Aim of the exercise: Exactly reproduce the lines that follow.

Source material:
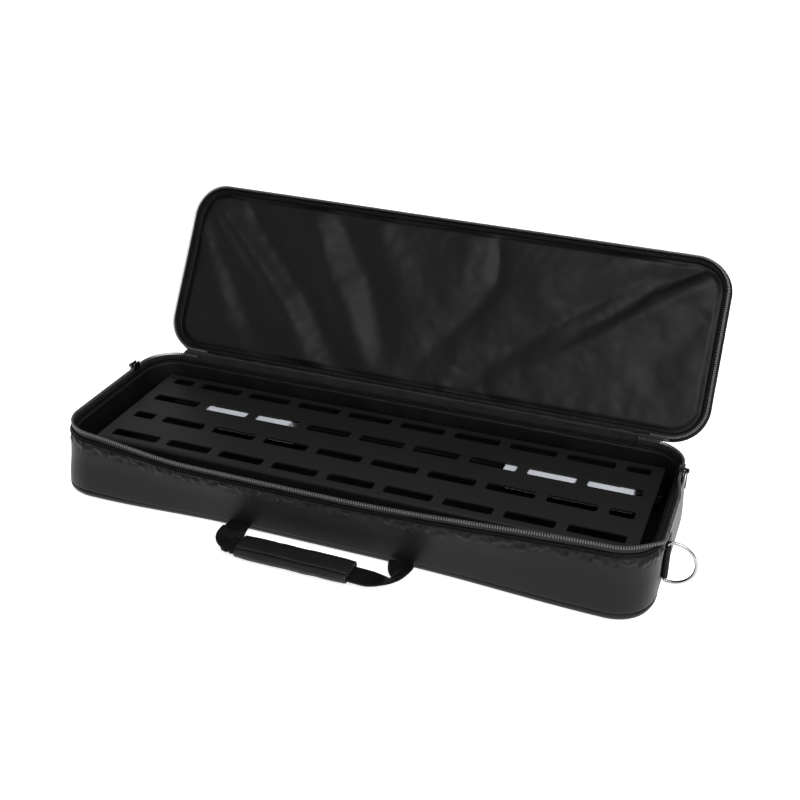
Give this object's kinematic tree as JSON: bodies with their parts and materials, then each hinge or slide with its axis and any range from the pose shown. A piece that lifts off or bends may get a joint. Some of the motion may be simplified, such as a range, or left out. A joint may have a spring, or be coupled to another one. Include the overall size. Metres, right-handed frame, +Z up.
{
  "type": "pedalboard",
  "caption": "Slotted steel pedalboard in a soft zip carrying case with a hinged lid, folding handle and strap rings.",
  "frame": {"origin": "centre of the case's flat underside", "axes": "+X along the length of the case to the right, +Y to the hinge at the back, +Z up"},
  "size_m": [0.7091, 0.4182, 0.2534],
  "materials": {
    "stiffener_board": "matt",
    "foam": "soft",
    "nylon_lining": "satin",
    "zipper_teeth": "satin",
    "webbing": "woven",
    "coated_fabric": "satin coated",
    "binding_fabric": "satin",
    "chrome_ring": "polished",
    "zipper_metal": "dark nickel",
    "black_steel": "satin powder coat",
    "foot_rubber": "matt",
    "bright_steel": "bright zinc",
    "fastener_steel": "zinc plated"
  },
  "bodies": {
    "case_base": {"base_bottom_skin": "coated_fabric", "base_floor_foam": "foam", "base_floor_lining": "nylon_lining", "base_rim_binding": "binding_fabric", "base_seam_piping": "binding_fabric", "base_stiffener": "stiffener_board", "base_wall_foam": "foam", "base_wall_lining": "nylon_lining", "base_wall_skin": "coated_fabric", "base_zipper_tape": "webbing", "base_zipper_teeth": "zipper_teeth", "d_ring_tab_left": "webbing", "d_ring_tab_right": "webbing", "handle_anchors": "webbing", "hinge_cord": "webbing", "hinge_panel_lower": "webbing"},
    "lid": {"hinge_panel_upper": "webbing", "lid_panel_foam": "foam", "lid_panel_lining": "nylon_lining", "lid_panel_skin": "coated_fabric", "lid_rim_binding": "binding_fabric", "lid_seam_piping": "binding_fabric", "lid_wall_foam": "foam", "lid_wall_lining": "nylon_lining", "lid_wall_skin": "coated_fabric", "lid_zipper_tape": "webbing", "lid_zipper_teeth": "zipper_teeth"},
    "board": {"deck": "black_steel", "rubber_feet": "foot_rubber", "foot_screws": "fastener_steel", "foot_nuts": "fastener_steel", "supply_tray_left": "bright_steel", "supply_tray_right": "bright_steel", "tray_studs": "fastener_steel", "tray_nuts": "fastener_steel"},
    "handle": {"handle_strap": "webbing", "grip_pad": "foam", "grip_cover": "binding_fabric"},
    "ring_left": {"d_ring_left": "chrome_ring"},
    "slider_left": {"zipper_slider_left": "zipper_metal"},
    "pull_left": {"zipper_pull_left": "zipper_metal"},
    "ring_right": {"d_ring_right": "chrome_ring"},
    "slider_right": {"zipper_slider_right": "zipper_metal"},
    "pull_right": {"zipper_pull_right": "zipper_metal"}
  },
  "joints": [
    {"name": "lid_hinge", "type": "hinge", "parent": "case_base", "child": "lid", "pos_m": [0, 0.1076, 0.0815], "axis": [1, 0, 0], "range_deg": [-48, 126]},
    {"name": "handle_fold", "type": "hinge", "parent": "case_base", "child": "handle", "pos_m": [0, -0.11, 0.0085], "axis": [-1, 0, 0], "range_deg": [0, 74]},
    {"name": "board_lift", "type": "slide", "parent": "case_base", "child": "board", "axis": [0, 0, 1], "range_m": [0, 0.25]},
    {"name": "ring_left_swing", "type": "hinge", "parent": "case_base", "child": "ring_left", "pos_m": [-0.3358, -0.048, 0.035], "axis": [0, 0, 1], "range_deg": [-5, 165]},
    {"name": "slider_left_run", "type": "slide", "parent": "case_base", "child": "slider_left", "axis": [0, -1, 0], "range_m": [0, 0.105]},
    {"name": "pull_left_swing", "type": "hinge", "parent": "slider_left", "child": "pull_left", "pos_m": [-0.3355, 0.0515, 0.0815], "axis": [0, 1, 0], "range_deg": [0, 140]},
    {"name": "ring_right_swing", "type": "hinge", "parent": "case_base", "child": "ring_right", "pos_m": [0.3358, -0.048, 0.035], "axis": [0, 0, 1], "range_deg": [-85, 85]},
    {"name": "slider_right_run", "type": "slide", "parent": "case_base", "child": "slider_right", "axis": [0, -1, 0], "range_m": [0, 0.105]},
    {"name": "pull_right_swing", "type": "hinge", "parent": "slider_right", "child": "pull_right", "pos_m": [0.3355, 0.0515, 0.0815], "axis": [0, -1, 0], "range_deg": [0, 140]}
  ]
}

Full response:
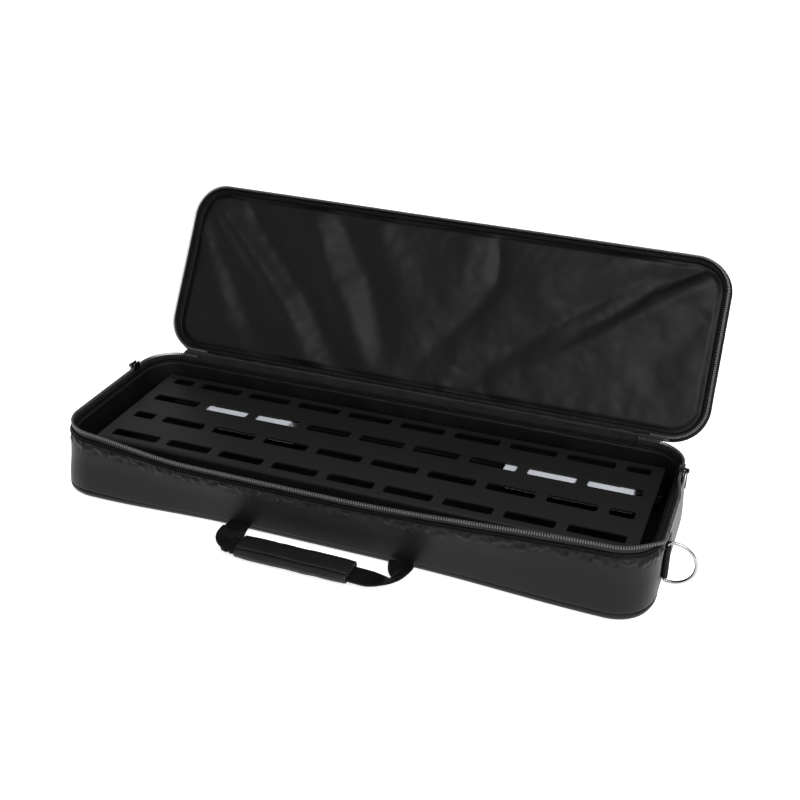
Give this object's kinematic tree as JSON: bodies with their parts and materials, then each hinge or slide with its axis and any range from the pose shown. A piece that lifts off or bends may get a joint. Some of the motion may be simplified, such as a range, or left out. A joint may have a spring, or be coupled to another one. Include the overall size. Metres, right-handed frame, +Z up.
{
  "type": "pedalboard",
  "caption": "Slotted steel pedalboard in a soft zip carrying case with a hinged lid, folding handle and strap rings.",
  "frame": {"origin": "centre of the case's flat underside", "axes": "+X along the length of the case to the right, +Y to the hinge at the back, +Z up"},
  "size_m": [0.7091, 0.4182, 0.2534],
  "materials": {
    "stiffener_board": "matt",
    "foam": "soft",
    "nylon_lining": "satin",
    "zipper_teeth": "satin",
    "webbing": "woven",
    "coated_fabric": "satin coated",
    "binding_fabric": "satin",
    "chrome_ring": "polished",
    "zipper_metal": "dark nickel",
    "black_steel": "satin powder coat",
    "foot_rubber": "matt",
    "bright_steel": "bright zinc",
    "fastener_steel": "zinc plated"
  },
  "bodies": {
    "case_base": {"base_bottom_skin": "coated_fabric", "base_floor_foam": "foam", "base_floor_lining": "nylon_lining", "base_rim_binding": "binding_fabric", "base_seam_piping": "binding_fabric", "base_stiffener": "stiffener_board", "base_wall_foam": "foam", "base_wall_lining": "nylon_lining", "base_wall_skin": "coated_fabric", "base_zipper_tape": "webbing", "base_zipper_teeth": "zipper_teeth", "d_ring_tab_left": "webbing", "d_ring_tab_right": "webbing", "handle_anchors": "webbing", "hinge_cord": "webbing", "hinge_panel_lower": "webbing"},
    "lid": {"hinge_panel_upper": "webbing", "lid_panel_foam": "foam", "lid_panel_lining": "nylon_lining", "lid_panel_skin": "coated_fabric", "lid_rim_binding": "binding_fabric", "lid_seam_piping": "binding_fabric", "lid_wall_foam": "foam", "lid_wall_lining": "nylon_lining", "lid_wall_skin": "coated_fabric", "lid_zipper_tape": "webbing", "lid_zipper_teeth": "zipper_teeth"},
    "board": {"deck": "black_steel", "rubber_feet": "foot_rubber", "foot_screws": "fastener_steel", "foot_nuts": "fastener_steel", "supply_tray_left": "bright_steel", "supply_tray_right": "bright_steel", "tray_studs": "fastener_steel", "tray_nuts": "fastener_steel"},
    "handle": {"handle_strap": "webbing", "grip_pad": "foam", "grip_cover": "binding_fabric"},
    "ring_left": {"d_ring_left": "chrome_ring"},
    "slider_left": {"zipper_slider_left": "zipper_metal"},
    "pull_left": {"zipper_pull_left": "zipper_metal"},
    "ring_right": {"d_ring_right": "chrome_ring"},
    "slider_right": {"zipper_slider_right": "zipper_metal"},
    "pull_right": {"zipper_pull_right": "zipper_metal"}
  },
  "joints": [
    {"name": "lid_hinge", "type": "hinge", "parent": "case_base", "child": "lid", "pos_m": [0, 0.1076, 0.0815], "axis": [1, 0, 0], "range_deg": [-48, 126]},
    {"name": "handle_fold", "type": "hinge", "parent": "case_base", "child": "handle", "pos_m": [0, -0.11, 0.0085], "axis": [-1, 0, 0], "range_deg": [0, 74]},
    {"name": "board_lift", "type": "slide", "parent": "case_base", "child": "board", "axis": [0, 0, 1], "range_m": [0, 0.25]},
    {"name": "ring_left_swing", "type": "hinge", "parent": "case_base", "child": "ring_left", "pos_m": [-0.3358, -0.048, 0.035], "axis": [0, 0, 1], "range_deg": [-5, 165]},
    {"name": "slider_left_run", "type": "slide", "parent": "case_base", "child": "slider_left", "axis": [0, -1, 0], "range_m": [0, 0.105]},
    {"name": "pull_left_swing", "type": "hinge", "parent": "slider_left", "child": "pull_left", "pos_m": [-0.3355, 0.0515, 0.0815], "axis": [0, 1, 0], "range_deg": [0, 140]},
    {"name": "ring_right_swing", "type": "hinge", "parent": "case_base", "child": "ring_right", "pos_m": [0.3358, -0.048, 0.035], "axis": [0, 0, 1], "range_deg": [-85, 85]},
    {"name": "slider_right_run", "type": "slide", "parent": "case_base", "child": "slider_right", "axis": [0, -1, 0], "range_m": [0, 0.105]},
    {"name": "pull_right_swing", "type": "hinge", "parent": "slider_right", "child": "pull_right", "pos_m": [0.3355, 0.0515, 0.0815], "axis": [0, -1, 0], "range_deg": [0, 140]}
  ]
}